If you find one pair out there just grab them, you won't be regretted.
"I think the series 3 will sound better than the fist generation one."

I can say from experience that series 3 100 drivers in Walsh 2 cabinets far exceeded the original Walsh 2s in regards to overall refinement and detail in all regards.

now there are even newer 1000, 2000, 3000, 4000, and 5000 drivers. These supposedly make major changes in teh Walsh drivers used and the resulting sound is described again as evolutionary but not revolutionary. haven't heard these yet.

Saw this ad and thought I'd share.   I'd be tempted if I lived closer.


That is tempting. What was the model you had in your living room? I cannot remember but I do remember the sound. I may keep my eyes open for the smaller Ohm's on the used market.

It's still an open invitation for you to come by for a visit.

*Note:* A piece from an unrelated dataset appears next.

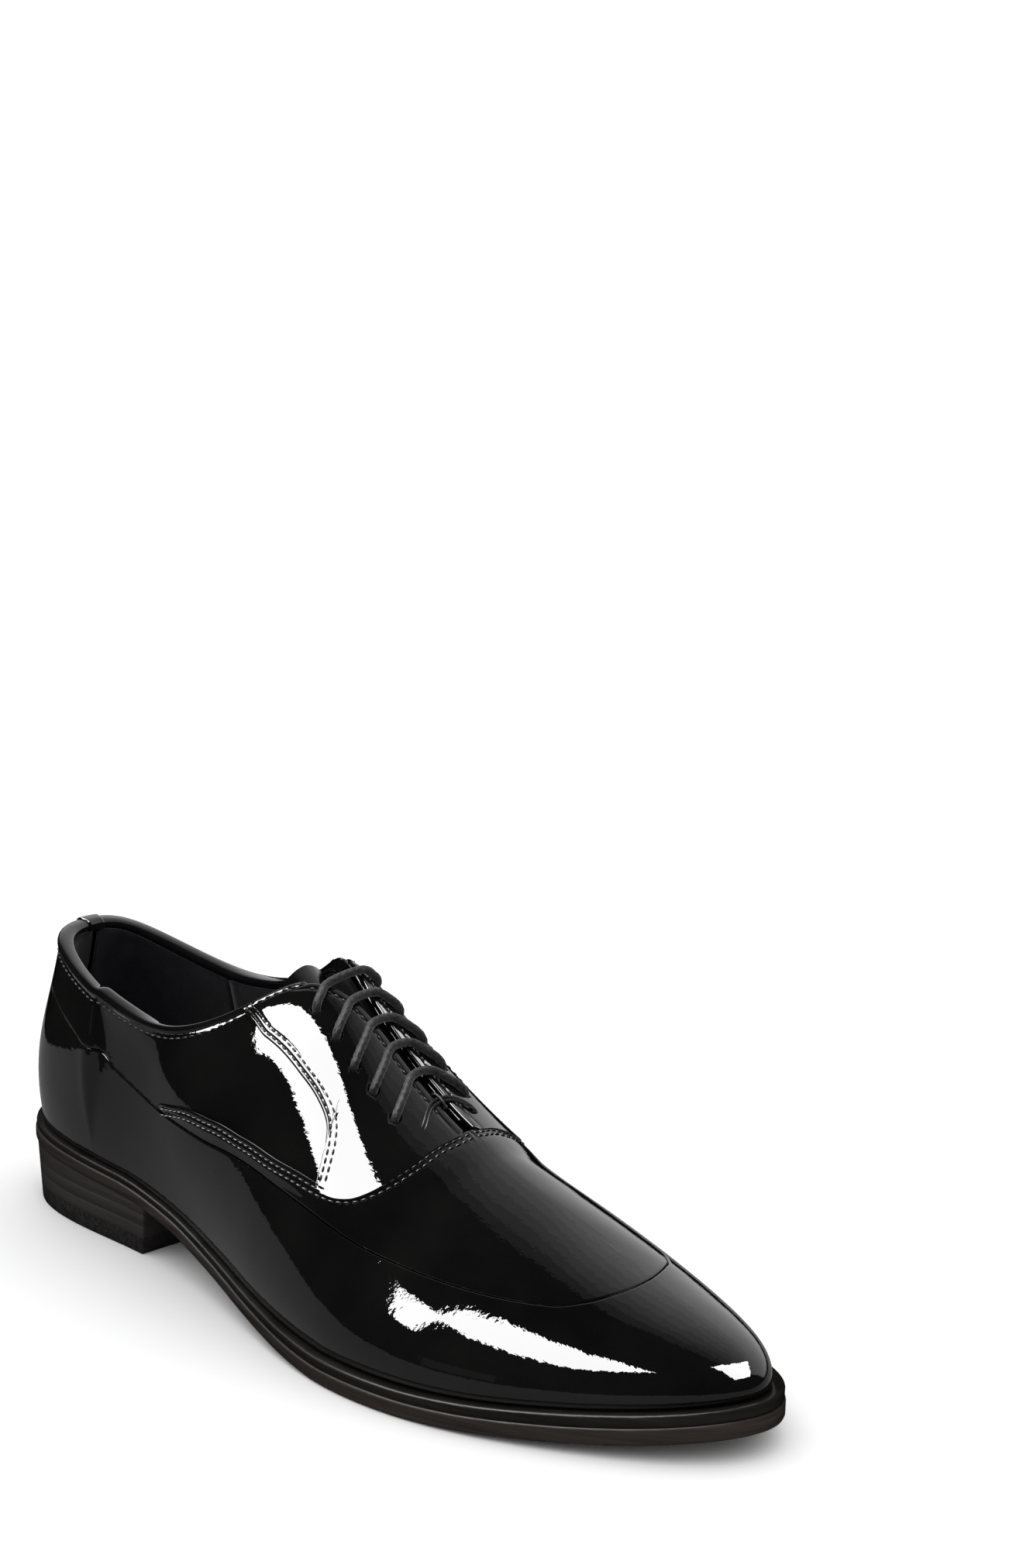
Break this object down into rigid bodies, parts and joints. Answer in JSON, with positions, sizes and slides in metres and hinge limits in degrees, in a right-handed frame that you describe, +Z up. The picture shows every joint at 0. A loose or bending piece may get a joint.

My listening room was in some disarray for a while there but its under control now.
Lance those were the 100 series 3 drivers (8" drivers, one generation prior to current) on refurbed Walsh 2 cabinets.  Somewhere between 1000 and 2000 models in the current line in terms of size and output. 

All models in the walsh line at any particular time essentially sound the same when properly fitted to room size.   So room size pretty much determines the driver size and model that will sound best. 

I'll plan on it for this fall sometime after kids are back in school.  I'd really like to hear your gear.  

I’ve been running the Dynaudio monitors of late in the room where my smaller OHMs were, off the same Bel Canto c5i.

It’s amazing how different the Dynaudios in particular sound in there. More similar to the OHMs there, still a touch warm but not hot. Imaging is very holographic and detail is excellent.  If I closed my eyes I might think there were some very good electrostat speakers playing which is not something I would have thought prior with the Dynaudio Contours necessarily.

You liked the sound in that room in particular it seemed. I think the all digital Class D Bel Canto amp may be a cornerstone of that sound. Its the single most versatile great sounding piece I have owned, tubes there!